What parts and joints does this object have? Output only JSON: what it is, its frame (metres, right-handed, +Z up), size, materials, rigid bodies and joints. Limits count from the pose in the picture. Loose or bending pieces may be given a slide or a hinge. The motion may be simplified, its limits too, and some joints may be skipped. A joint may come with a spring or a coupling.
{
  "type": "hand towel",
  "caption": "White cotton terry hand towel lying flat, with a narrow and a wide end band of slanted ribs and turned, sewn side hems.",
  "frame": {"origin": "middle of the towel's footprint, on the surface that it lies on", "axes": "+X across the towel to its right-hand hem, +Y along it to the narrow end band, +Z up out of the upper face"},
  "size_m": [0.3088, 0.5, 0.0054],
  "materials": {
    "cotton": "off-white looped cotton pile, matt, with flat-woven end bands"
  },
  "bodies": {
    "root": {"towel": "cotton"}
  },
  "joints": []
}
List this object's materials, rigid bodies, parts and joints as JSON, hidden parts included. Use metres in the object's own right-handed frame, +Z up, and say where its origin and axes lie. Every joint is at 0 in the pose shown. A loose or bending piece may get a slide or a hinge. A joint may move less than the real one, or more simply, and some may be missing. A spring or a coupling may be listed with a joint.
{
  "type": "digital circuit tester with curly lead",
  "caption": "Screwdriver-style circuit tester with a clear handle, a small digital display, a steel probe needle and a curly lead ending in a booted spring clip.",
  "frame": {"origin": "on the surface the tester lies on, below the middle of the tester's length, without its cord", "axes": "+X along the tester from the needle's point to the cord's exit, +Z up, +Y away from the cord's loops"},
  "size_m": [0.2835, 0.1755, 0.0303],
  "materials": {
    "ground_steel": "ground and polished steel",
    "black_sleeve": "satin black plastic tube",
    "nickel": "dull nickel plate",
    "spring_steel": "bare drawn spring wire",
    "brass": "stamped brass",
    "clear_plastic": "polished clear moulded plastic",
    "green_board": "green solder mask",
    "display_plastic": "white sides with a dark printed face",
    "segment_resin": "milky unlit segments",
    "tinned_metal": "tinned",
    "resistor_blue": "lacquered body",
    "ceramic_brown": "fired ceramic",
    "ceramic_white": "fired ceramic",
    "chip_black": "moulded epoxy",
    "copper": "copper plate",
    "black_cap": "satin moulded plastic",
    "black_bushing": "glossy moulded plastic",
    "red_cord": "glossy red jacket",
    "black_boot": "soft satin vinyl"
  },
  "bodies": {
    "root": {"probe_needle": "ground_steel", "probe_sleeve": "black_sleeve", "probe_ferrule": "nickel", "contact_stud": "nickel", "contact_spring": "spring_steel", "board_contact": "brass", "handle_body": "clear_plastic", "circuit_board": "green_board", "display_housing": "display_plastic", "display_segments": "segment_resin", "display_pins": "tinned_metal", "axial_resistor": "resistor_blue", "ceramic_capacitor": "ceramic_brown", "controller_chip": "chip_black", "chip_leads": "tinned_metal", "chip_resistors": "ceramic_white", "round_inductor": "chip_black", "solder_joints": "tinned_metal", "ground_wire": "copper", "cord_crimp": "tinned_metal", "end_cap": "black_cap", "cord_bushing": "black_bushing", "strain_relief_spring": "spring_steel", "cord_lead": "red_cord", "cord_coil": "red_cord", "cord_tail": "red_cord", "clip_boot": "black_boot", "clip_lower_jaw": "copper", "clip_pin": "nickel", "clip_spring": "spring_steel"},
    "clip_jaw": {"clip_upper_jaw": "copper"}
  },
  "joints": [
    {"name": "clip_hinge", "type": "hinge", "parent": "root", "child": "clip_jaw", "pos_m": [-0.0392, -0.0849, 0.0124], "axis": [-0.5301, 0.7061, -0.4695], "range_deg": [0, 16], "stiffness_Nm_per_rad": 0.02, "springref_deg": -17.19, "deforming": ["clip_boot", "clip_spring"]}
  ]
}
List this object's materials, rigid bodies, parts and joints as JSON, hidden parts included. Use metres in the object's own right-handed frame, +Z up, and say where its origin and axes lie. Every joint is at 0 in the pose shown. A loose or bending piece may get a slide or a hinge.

***

The request » Copy all the records above precisely.

Response for this exercise »
What parts and joints does this object have? Output only JSON: what it is, its frame (metres, right-handed, +Z up), size, materials, rigid bodies and joints. Limits count from the pose in the picture. Loose or bending pieces may be given a slide or a hinge. The motion may be simplified, its limits too, and some joints may be skipped. A joint may come with a spring or a coupling.
{
  "type": "hand towel",
  "caption": "White cotton terry hand towel lying flat, with a narrow and a wide end band of slanted ribs and turned, sewn side hems.",
  "frame": {"origin": "middle of the towel's footprint, on the surface that it lies on", "axes": "+X across the towel to its right-hand hem, +Y along it to the narrow end band, +Z up out of the upper face"},
  "size_m": [0.3088, 0.5, 0.0054],
  "materials": {
    "cotton": "off-white looped cotton pile, matt, with flat-woven end bands"
  },
  "bodies": {
    "root": {"towel": "cotton"}
  },
  "joints": []
}
List this object's materials, rigid bodies, parts and joints as JSON, hidden parts included. Use metres in the object's own right-handed frame, +Z up, and say where its origin and axes lie. Every joint is at 0 in the pose shown. A loose or bending piece may get a slide or a hinge. A joint may move less than the real one, or more simply, and some may be missing. A spring or a coupling may be listed with a joint.
{
  "type": "digital circuit tester with curly lead",
  "caption": "Screwdriver-style circuit tester with a clear handle, a small digital display, a steel probe needle and a curly lead ending in a booted spring clip.",
  "frame": {"origin": "on the surface the tester lies on, below the middle of the tester's length, without its cord", "axes": "+X along the tester from the needle's point to the cord's exit, +Z up, +Y away from the cord's loops"},
  "size_m": [0.2835, 0.1755, 0.0303],
  "materials": {
    "ground_steel": "ground and polished steel",
    "black_sleeve": "satin black plastic tube",
    "nickel": "dull nickel plate",
    "spring_steel": "bare drawn spring wire",
    "brass": "stamped brass",
    "clear_plastic": "polished clear moulded plastic",
    "green_board": "green solder mask",
    "display_plastic": "white sides with a dark printed face",
    "segment_resin": "milky unlit segments",
    "tinned_metal": "tinned",
    "resistor_blue": "lacquered body",
    "ceramic_brown": "fired ceramic",
    "ceramic_white": "fired ceramic",
    "chip_black": "moulded epoxy",
    "copper": "copper plate",
    "black_cap": "satin moulded plastic",
    "black_bushing": "glossy moulded plastic",
    "red_cord": "glossy red jacket",
    "black_boot": "soft satin vinyl"
  },
  "bodies": {
    "root": {"probe_needle": "ground_steel", "probe_sleeve": "black_sleeve", "probe_ferrule": "nickel", "contact_stud": "nickel", "contact_spring": "spring_steel", "board_contact": "brass", "handle_body": "clear_plastic", "circuit_board": "green_board", "display_housing": "display_plastic", "display_segments": "segment_resin", "display_pins": "tinned_metal", "axial_resistor": "resistor_blue", "ceramic_capacitor": "ceramic_brown", "controller_chip": "chip_black", "chip_leads": "tinned_metal", "chip_resistors": "ceramic_white", "round_inductor": "chip_black", "solder_joints": "tinned_metal", "ground_wire": "copper", "cord_crimp": "tinned_metal", "end_cap": "black_cap", "cord_bushing": "black_bushing", "strain_relief_spring": "spring_steel", "cord_lead": "red_cord", "cord_coil": "red_cord", "cord_tail": "red_cord", "clip_boot": "black_boot", "clip_lower_jaw": "copper", "clip_pin": "nickel", "clip_spring": "spring_steel"},
    "clip_jaw": {"clip_upper_jaw": "copper"}
  },
  "joints": [
    {"name": "clip_hinge", "type": "hinge", "parent": "root", "child": "clip_jaw", "pos_m": [-0.0392, -0.0849, 0.0124], "axis": [-0.5301, 0.7061, -0.4695], "range_deg": [0, 16], "stiffness_Nm_per_rad": 0.02, "springref_deg": -17.19, "deforming": ["clip_boot", "clip_spring"]}
  ]
}
List this object's materials, rigid bodies, parts and joints as JSON, hidden parts included. Use metres in the object's own right-handed frame, +Z up, and say where its origin and axes lie. Every joint is at 0 in the pose shown. A loose or bending piece may get a slide or a hinge.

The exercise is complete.